The Wisdom of an Elder
I’ve been writing about history a lot lately (at least a lot for me), but I have a confession to make. While it may have all sounded academic, formal, and the like, my reflections have really all been more personal than I’ve let on. That is, one of the reasons why I’ve been writing about the “value” of history in the academy is to justify it for myself and in part to justify this year of my existence which I’m spending getting an extra masters in history.
For the past six months or so, I’ve been in a sort of minor existential crisis over history and over studying church history in general. The crisis has simply been, “Is it worth it? Does learning history really carry great value and even if it does, is studying church history the most useful thing a hopeful future pastor/teacher could be doing with his time?” I’ve also struggled with history from a slightly different angle, as I’ve considered (for the Nth time) the idea of trying to pursue PhD studies in the field in the future. Is devoting 3-7(or 8?) years of your life to studying dead people really worth it?
To help me sort through these questions I’ve talked to friends, I’ve conversed with mentors, and I’ve done plenty of soul-searching myself. This past Tuesday, however, I went and spent the dinner hour in the office of a soon-retiring professor, a man who is a great historian, a warm Christian, and who has been teaching church history in the academy for over fifty years. I’m thankful to God that I have such a gold mine to pull from when I want, and my finally getting up the resolve to go and have this conversation proved worthwhile. What happened went something like this.
I came into my professor’s office, after having informed him via a vague email that I had “a few things I wanted to ask him about.” Immediately I jumped to it. “Why, in your opinion, is studying church history worth it?” I asked. “Of all the things that one could do, what makes studying church history worth a lifetime of dedication?”
While he told me many things over the next forty five minutes, only one of them has really stuck with me. And it was simple, so simple. What he told (or rather, reminded me of) is that God has made all of us with different gifts and with different interests. He then made the simple suggestion that perhaps the right thing to do is really just to follow those interests that God has placed there. While I’ve been spending several months agonizing over the time I put into studying history, this simple thought had never really occurred to me. It struck straight at the overly-pious thought I realized I’d been having: “I probably shouldn’t do what I actually want to do.” In his career, he said, he had never quite been sure that in taking big steps he was following “exactly” the will of God.
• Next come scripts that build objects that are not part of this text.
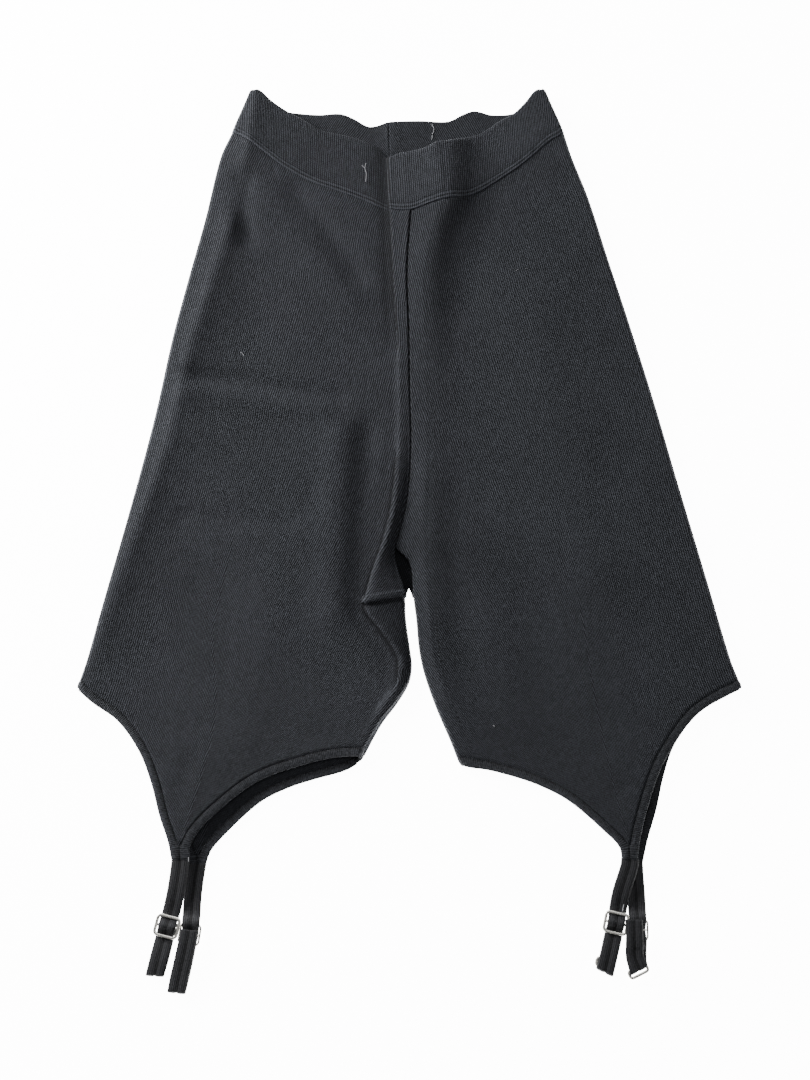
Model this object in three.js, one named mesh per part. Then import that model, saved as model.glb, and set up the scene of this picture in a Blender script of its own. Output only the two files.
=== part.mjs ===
import * as THREE from 'three';

// Knitted bike shorts with garter straps, laid flat and face up. Millimetres, +Z up.
// +Y points to the waist. Left and right are as seen from above, with the waist away.
// The underside of the back lies on z = 0.

// Driving sizes.
const LEG_WALL = 1.8;
const BAND_WALL = 2.8;
const BINDING_WALL = 2;
const BINDING_WIDTH = 5.5;
const SEAM_GAP = 0.3;
const FOLD_RADIUS = 1.9;
const BACK_LEVEL = LEG_WALL / 2;
const FRONT_LEVEL = BACK_LEVEL + 2 * FOLD_RADIUS;

// Front centre heights along Y: waist seam, crotch and the top of the leg binding.
const WAIST_Y = 226;
const BACK_WAIST_Y = 262;
const CROTCH_Y = -57;
const LEG_END_Y = -160;
const CROTCH_V = (WAIST_Y - CROTCH_Y) / (WAIST_Y - LEG_END_Y);

const TAPE_WALL = 1.4;
const TAPE_WIDTH = 11.2;
const METAL_BAR = 1.6;
const METAL_THICK = 1.4;
const SLIDER_LENGTH = 15;
const SLIDER_WIDTH = TAPE_WIDTH + 2 * METAL_BAR + 0.6;
const RING_LENGTH = 7;

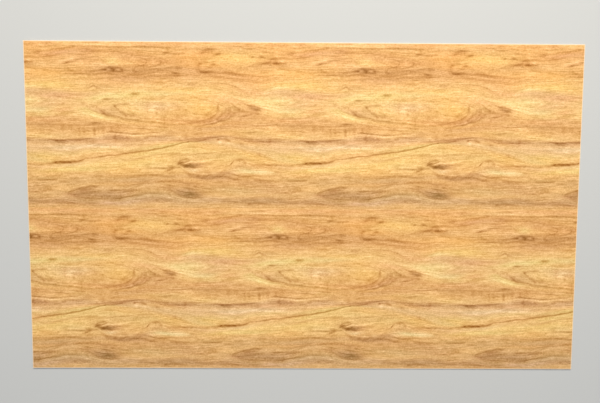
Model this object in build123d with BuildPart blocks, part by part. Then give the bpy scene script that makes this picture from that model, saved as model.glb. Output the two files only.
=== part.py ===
"""Thin rigid-PVC sheet with a wood-grain face, one piece of flat stock.

Frame: the sheet lies flat. The origin is on the floor under the middle of the
sheet. +X runs along the grain and the long side, +Y across the sheet, and +Z
up out of the printed face. The back face is at Z = 0. All sizes in mm.
"""

import os

from build123d import *

# ---- driving dimensions ----------------------------------------------------
sheet_length = 2050.0  # along the grain (X)
sheet_width = 1220.0  # across the grain (Y), the usual four-foot sheet width
sheet_thickness = 3.0  # calendered rigid PVC (Z)
arris_face = 0.25  # bevel left by the saw and a wipe with a scraper, face side
arris_back = 0.20  # the same along the back edges

# ---- the sheet -------------------------------------------------------------
with BuildPart() as pvc_sheet:
    # The blank: square-cut corners, straight sawn edges.
    with BuildSketch(Plane.XY) as blank:
        Rectangle(sheet_length, sheet_width)
    extrude(amount=sheet_thickness)

    # The four edges round the printed face, then the four round the back. Both
    # bevels run right round, so every outer edge of the sheet is taken off the
    # same way and the corners stay square in plan.
    face_edges = pvc_sheet.edges().group_by(Axis.Z)[-1]
    chamfer(face_edges, length=arris_face)
    back_edges = pvc_sheet.edges().group_by(Axis.Z)[0]
    chamfer(back_edges, length=arris_back)

pvc_sheet.part.label = "pvc_sheet"

# ---- checks on the geometry itself -----------------------------------------
box = pvc_sheet.part.bounding_box()
assert abs(box.size.X - sheet_length) < 1e-6
assert abs(box.size.Y - sheet_width) < 1e-6
assert abs(box.size.Z - sheet_thickness) < 1e-6
assert len(pvc_sheet.part.solids()) == 1

# ---- output ----------------------------------------------------------------
os.makedirs("parts", exist_ok=True)
export_step(pvc_sheet.part, "parts/pvc_sheet.step")
print(
    "pvc_sheet",
    f"{box.size.X:.1f} x {box.size.Y:.1f} x {box.size.Z:.1f} mm,",
    f"{pvc_sheet.part.volume / 1e6:.4f} litres",
)
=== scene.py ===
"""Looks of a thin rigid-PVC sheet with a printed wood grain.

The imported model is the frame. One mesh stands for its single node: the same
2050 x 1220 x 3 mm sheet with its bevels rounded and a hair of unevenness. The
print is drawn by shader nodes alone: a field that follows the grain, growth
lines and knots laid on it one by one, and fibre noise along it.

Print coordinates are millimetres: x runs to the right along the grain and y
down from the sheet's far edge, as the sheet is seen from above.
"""

import math

import bmesh
import bpy
from mathutils import Matrix, Vector


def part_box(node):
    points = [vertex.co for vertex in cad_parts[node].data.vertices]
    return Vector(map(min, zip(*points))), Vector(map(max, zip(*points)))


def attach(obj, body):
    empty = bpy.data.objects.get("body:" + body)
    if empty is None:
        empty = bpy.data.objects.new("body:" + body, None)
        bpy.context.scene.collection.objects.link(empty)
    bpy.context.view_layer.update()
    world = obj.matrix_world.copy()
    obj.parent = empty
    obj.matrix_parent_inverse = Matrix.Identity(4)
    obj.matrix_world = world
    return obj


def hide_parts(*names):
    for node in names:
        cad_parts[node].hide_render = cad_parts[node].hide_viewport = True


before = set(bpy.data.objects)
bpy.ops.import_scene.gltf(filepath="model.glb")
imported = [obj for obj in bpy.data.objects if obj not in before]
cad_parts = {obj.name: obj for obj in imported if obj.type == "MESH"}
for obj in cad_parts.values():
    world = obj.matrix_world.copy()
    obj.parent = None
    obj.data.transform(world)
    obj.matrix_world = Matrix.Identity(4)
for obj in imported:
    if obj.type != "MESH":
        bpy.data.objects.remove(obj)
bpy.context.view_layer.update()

NODE = "pvc_sheet"
LOW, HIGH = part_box(NODE)
LENGTH = (HIGH[0] - LOW[0]) * 1000.0  # mm, along the grain
WIDTH = (HIGH[1] - LOW[1]) * 1000.0
THICK = (HIGH[2] - LOW[2]) * 1000.0

# ---------------------------------------------------------------------------
# Camera: straight above, a touch beyond the middle, looking slightly back.
# ---------------------------------------------------------------------------
cam_data = bpy.data.cameras.new("camera")
cam = bpy.data.objects.new("camera", cam_data)
bpy.context.scene.collection.objects.link(cam)
cam_data.sensor_width = 36.0
cam_data.lens = 33.0
cam_data.clip_start = 0.02
cam_data.clip_end = 100.0
toward = Vector((0.0082, -0.0746, -0.9972)).normalized()
up = Vector((-0.0051, 0.9972, -0.0746)).normalized()
right = toward.cross(up).normalized()
up = right.cross(toward).normalized()
turn = Matrix((right, up, -toward)).transposed().to_4x4()
turn.translation = Vector((-0.0325, 0.1810, 2.0457))
cam.matrix_world = turn
bpy.context.scene.camera = cam

# ---------------------------------------------------------------------------
# Node-graph helper
# ---------------------------------------------------------------------------
REPEAT = 924.0  # mm, the print's repeat along the grain
ROW = 614.0  # mm, its repeat across the sheet
ROW_STEP = 318.0  # mm, how far each row is set back from the one above
SEAM = 6.0  # mm of the first row that the sheet's far edge cuts off


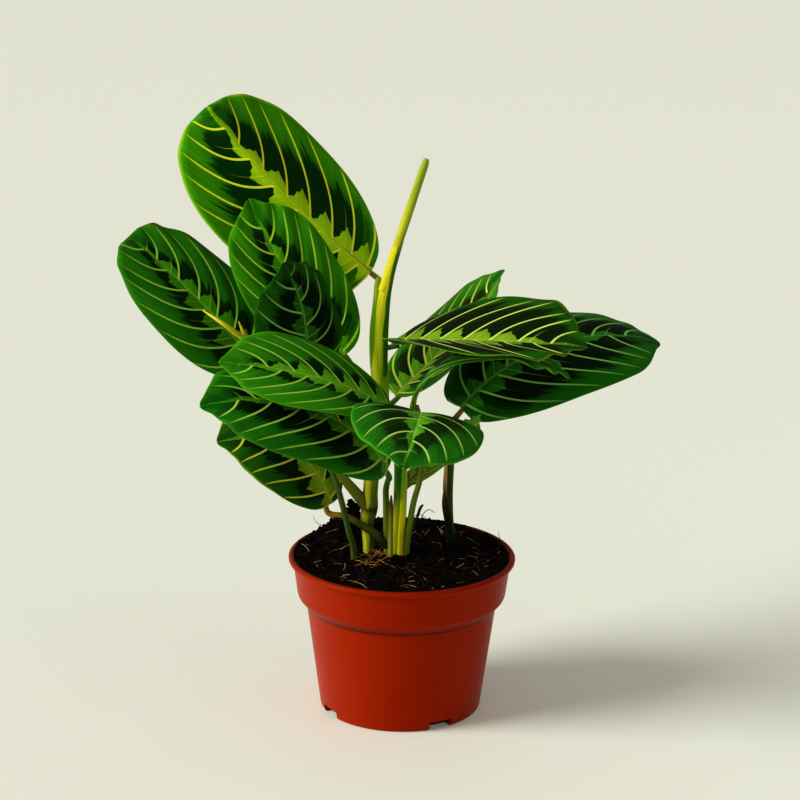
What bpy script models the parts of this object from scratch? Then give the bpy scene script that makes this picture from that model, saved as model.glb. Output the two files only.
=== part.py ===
"""Potted lemon lime prayer plant: a clump of patterned leaves on fleshy stems, in soil in a plain nursery pot.

Run with: blender --background --python part.py
The plant stands upright on +Z. The origin is the centre of the pot's flat base, and -Y is the side one looks at.
Lengths are written in millimetres and angles in degrees, and become metres where a mesh is made.
"""
import math
from collections import namedtuple

import bmesh
import bpy
import numpy as np
from mathutils import Vector, noise

MM = 0.001
GAP = 0.3                   # clearance between pieces that touch on the real plant

# Pot: a three-quarter-height nursery pot, 120 mm across the lip
POT_HEIGHT = 84.0
LIP_RADIUS = 60.0
LIP_DEPTH = 3.0
BAND_TOP_RADIUS = 57.4
BAND_FOOT_RADIUS = 55.0
BAND_HEIGHT = 21.5
SHOULDER_DROP = 5.5
BODY_TOP_RADIUS = 50.2
BASE_RADIUS = 42.5
WALL = 1.5
FLOOR = 2.0
SIDES = 48                  # facets round the pot and the soil
SLOT_WIDTH = 13.0
SLOT_HEIGHT = 4.5
SLOT_ANGLES = (-60, 30, 120, 210)

# Soil: filled almost to the lip, heaped round the stems and at the back left
SOIL_TOP = 81.0
BACK_RISE = 2.0             # how much higher it lies along the far edge
SOIL_EDGE = BAND_TOP_RADIUS - WALL - GAP - 0.1
HOLE_CLEARANCE = 0.6
STEM_FOOT = 67.0

# Leaf blade: veins leave the midrib at evenly worked stations, odd ones on the right and even ones on the left
VEIN_STATIONS = 15
VEIN_CROWDING = 1.3         # above 1 crowds the veins toward the base
VEIN_SWEEP = 0.86           # how far a vein sweeps toward the tip before it meets the margin
VEIN_DRIFT = 0.6            # how fast a vein drifts toward the tip where it leaves the midrib
VEIN_HOOK = 2.5             # how late and how sharply it turns along the margin
SWEEP_LENGTH = 0.22
OUTLINE_POWER = 2.25        # 2 is an ellipse, more is squarer
SHOULDER_WIDTH = 0.10       # width of the base lobes, as a share of the half width
TIP_TAPER = 0.25            # how far the margins draw in to the tip
TIP_LENGTH = 0.07
APEX = 0.035                # length of the small point at the tip, as a share of the blade
BLADE_THICKNESS = 0.8
QUILTING = 0.9              # how far the blade swells between two veins
MARGIN_WAVE = 1.3
MARGIN_WAVES = 3.5
TIP_BEND = 0.012            # how softly a folded-back tip bends, as a share of the length
ROWS_ACROSS = 8

Leaf = namedtuple("Leaf", "base heading pitch roll length half_width fold curl bend lobe wave tip")


def leaf(base, heading, pitch, roll, length, half_width, fold, curl, bend=1.0, lobe=0.04, wave=1.0, tip=2.0):
    """A blade's pose: heading, pitch and roll run from base to tip, fold is (right, left), curl is per half width.

    Wave is how much of the full margin wave it has, and its tip is folded back past the share tip of its length.
    """
    return Leaf(base, heading, pitch, roll, length, half_width, fold, curl, bend, lobe, wave, tip)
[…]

Rather, he said that he simply followed the desires he had, all the while figuring that if God wanted to put a big roadblock in his way then he was more than capable of doing so.
This proved liberating to me on two levels. First, it reminded me that the interests I have are not inherently bad (this is not “I’m really interested in getting rich quick and hoarding all my wealth”) and that it is ok to follow them. Second, it cut away at the need I feel to try and do everything and to be the best at everything. For me, the main competitor with studying church history has always been to engage in the field of biblical studies. After all, I reasoned, what does the church need more than proper interpretation of the Bible? And while I still believe that to be true, I am now beginning to be ok with the fact that maybe I don’t have to be the guy to deliver that. God gifts people in different ways, and maybe he has called me to serve in a role of secondary importance, studying not his clear revelation in his word but rather how his people have lived and understood his word over the ages. I do love biblical studies too, but now the question for me has changed from “What can I do to be of the absolutely most maximum ‘usefulness’ to the church?” to “What interests has God uniquely placed in me that can serve his church?”
All of that to say, I don’t know if I’ll ever pursue a PhD in church history and I also don’t even really know what I’m most interested in. What I do know is that I do not need to be able to do everything and that God doesn’t need me to accomplish his work. Rather, he has invited me into it and given me specific gifts and interests, which can be used as my small thank offering unto him, to the praise of his glorious grace.